Before being so critical of Imam Rauf, Sean Hannity and others need to stop being so self-centered and ought to look at the U.S. government’s destructive socialist interventionism more closely. People whose feelings are hurt by an Islamic center or a mosque near “Ground Zero” need to recognize the thousands of “ground zeros” in Pakistan and Afghanistan in which many families have lost loved ones from U.S. government bombs and drones – innocent civilians murdered for no good reason.
The inhabitants of Afghanistan, Iraq and Pakistan don’t like their fellow innocent civilians murdered by foreign occupiers or by CIA remote-controlled drones, just as Americans didn’t like their fellow innocent civilians murdered on 9/11.
And the ones whose view of Ground Zero as “sacred” territory need to understand how the U.S. government’s hundreds of military bases on Muslims’ holy lands has affected many of those Muslims so deeply that it has actually motivated some of them to strike back. And as Gen.

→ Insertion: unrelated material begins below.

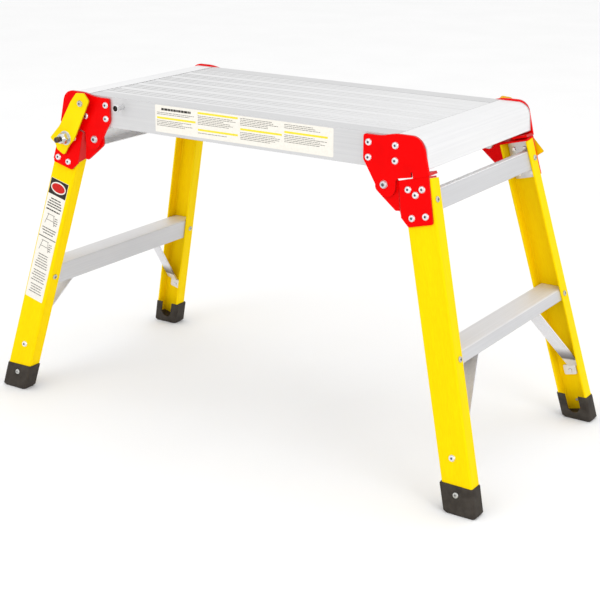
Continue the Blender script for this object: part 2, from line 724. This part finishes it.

Stanley McChrystal was quoted by a recent Rolling Stone article to have said, “for every innocent person you kill, you create 10 new enemies.”
So for this past century, the U.S. government has taken upon itself to be the world’s policeman, to fight other countries’ wars, to “spread democracy” onto foreign lands and fix other people’s problems. But the actual outcomes of such interventionism have gone against America’s interests (except for the Wall Street fat cats, of course).
I know it’s an old cliché, but it really is the case that, in the words of Spanish-American philosopher and writer George Santayana, “those who cannot remember the past are condemned to repeat it.” Or those who haven’t learned the lessons of history, thanks to government-run education, will repeat it. Many of our government leaders repeat history either because they don’t know their history, or they do know, but are willing to repeat it anyway for the sake of short-term political gain. Americans need to remember their history as they contemplate war against Iran.